I attended the 2010 International Makeup Artists Trade Show (IMATS) in Los Angeles a little over a week ago.
While I have wandered many a trade show, this was my first time at the IMATS and I had heard a lot of good things about it. Primarily, I was told that there would be lots of color cosmetics and special effects companies plying their wares at deeply discounted prices.
And ... they were right. There was lots of creative Hollywood-style special effects to observe (the designer for Avatar was on hand, and I got to see the the transformation of Hell Boy). But the bulk of the show seemed to be women in their 20's and 30's purchasing their favorite MAC and similar cosmetics at discounted pricing. And when I say "bulk" I mean it. The place was so swarming it was difficult to move through the aisles!
My last moments at the show were spent watching a makeup artist demo how to switch your daytime look to evening in just a few strokes. The demo was taking place in front of the pink and white banner of the sponsoring brush company. I watched distractedly as the frenzy of the last minute shoppers surged around me. My gaze finally settled not on the model but on the pink banner behind her and even though the day had been instructive, I suddenly felt sad.
All this buying, all this spending, all this energy and not a single dollar of it going for breast cancer research. Nor was there a single banner or handout for these young women who represented the exact demographic needing education on prevention. Based on my very rough estimate of the size of the crowd, at least a thousand of the people in that room were going to receive a diagnosis of breast cancer at some point in their lives, and of course many more would be impacted by the disease in their families.

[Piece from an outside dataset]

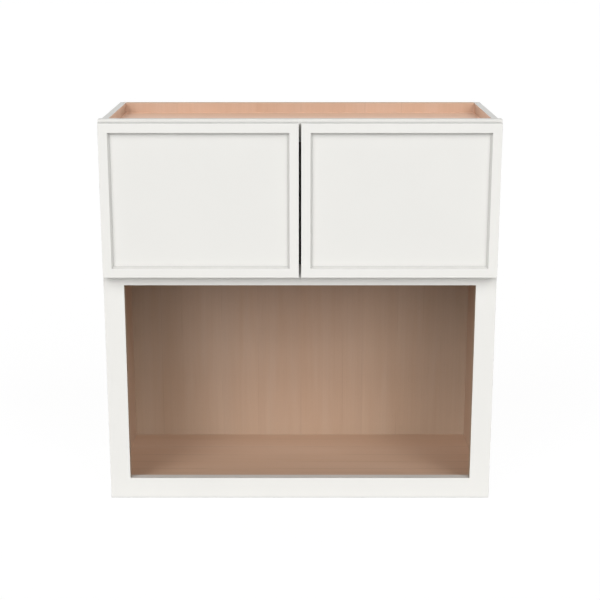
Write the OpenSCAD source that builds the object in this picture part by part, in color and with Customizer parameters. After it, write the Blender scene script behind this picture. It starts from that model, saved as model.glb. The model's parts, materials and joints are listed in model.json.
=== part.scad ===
// Microwave wall cabinet: a face-framed box with a compartment behind two slim-framed
// doors on top and an open bay for a microwave oven below.
// Origin at the middle of the footprint, on the underside, with the doors shut.
// +X is the right-hand side seen from the front, +Y the wall side, +Z up.

/* [Cabinet box] */
// Width across the face frame
cabinet_w = 762; // [700:1:914]
// Overall height
cabinet_h = 762; // [740:1:820]
// Depth of the box from the frame's front to the wall
cabinet_d = 304.8; // [280:0.1:400]
// Thickness of the side panels
side_t = 12.7; // [12:0.1:16]
// How far the side panels stand in from the frame's outer edges
side_inset = 6.3; // [3:0.1:10]
// Thickness of the top, deck and bottom panels
shelf_t = 12.7; // [12:0.1:16]
// Depth of the well on top, from the frame's top edge to the top panel
top_well = 19.7; // [10:0.1:28]
// Drop from a rail's top edge to the panel behind it
shelf_drop = 8.8; // [0:0.1:20]
// Depth of the grooves and housings that hold the panels
groove = 6.3; // [4:0.1:7]
// Thickness of the tongues on the ends of the top, deck and bottom panels
shelf_tongue_t = 6.3; // [5:0.1:8]
// Thickness of the back panel
back_t = 6.3; // [5:0.1:7]
// Thickness of the hanging rails behind the back panel
hang_t = 12.7; // [12:0.1:19]
// Height of the hanging rails
hang_h = 76; // [60:1:100]

/* [Face frame] */
// Thickness of the face frame
frame_t = 19; // [18:0.1:22]
// Width of the frame's stiles
stile_w = 39.7; // [38:0.1:45]
// Width of the frame's rails
rail_w = 42.4; // [38:0.1:50]
// Height of the open bay between its rails
bay_h = 399; // [380:1:420]
// Length of the tenons on the rails
tenon_l = 19; // [10:0.1:20]
// Thickness of the tenons
tenon_t = 6.3; // [5:0.1:7]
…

How hard would it have been to incorporate even the smallest nod to issues larger than eye shadow at this incredibly lucrative trade show?
I'm not judging these companies as shallow beauty-mongers. I have no doubt that plenty of people of there would have been happy to do something to round out the experience of the event. What I am saying is that I felt an opportunity was missed. In today's world, where we have so many important things to do, to cure, to save, I was surprised that incorporation of commerce with cause hadn't occurred as a matter of course. I saw it it as a missed opportunity, and it saddened me.
I later shared my feelings with my co-workers and husband. They tried to wrap their heads around mine but the wrapping quickly unraveled. You see, all my co-workers and my husband come from communist Vietnam. Just after the fall of Saigon, life was recast into something dull, dark and dreary with no color in clothing or cosmetics. While Vietnam has since modernized and now fashion and cosmetics are everywhere, this is not true in every country.
"Americans think change happens when it is expressed in buttons, banners, and ribbons", my husband said, "But in the minds of many, the simple act of purchasing a lipstick is an exciting expression of freedom, independence and joy. It is a celebration of the beauty of life. It is cause enough."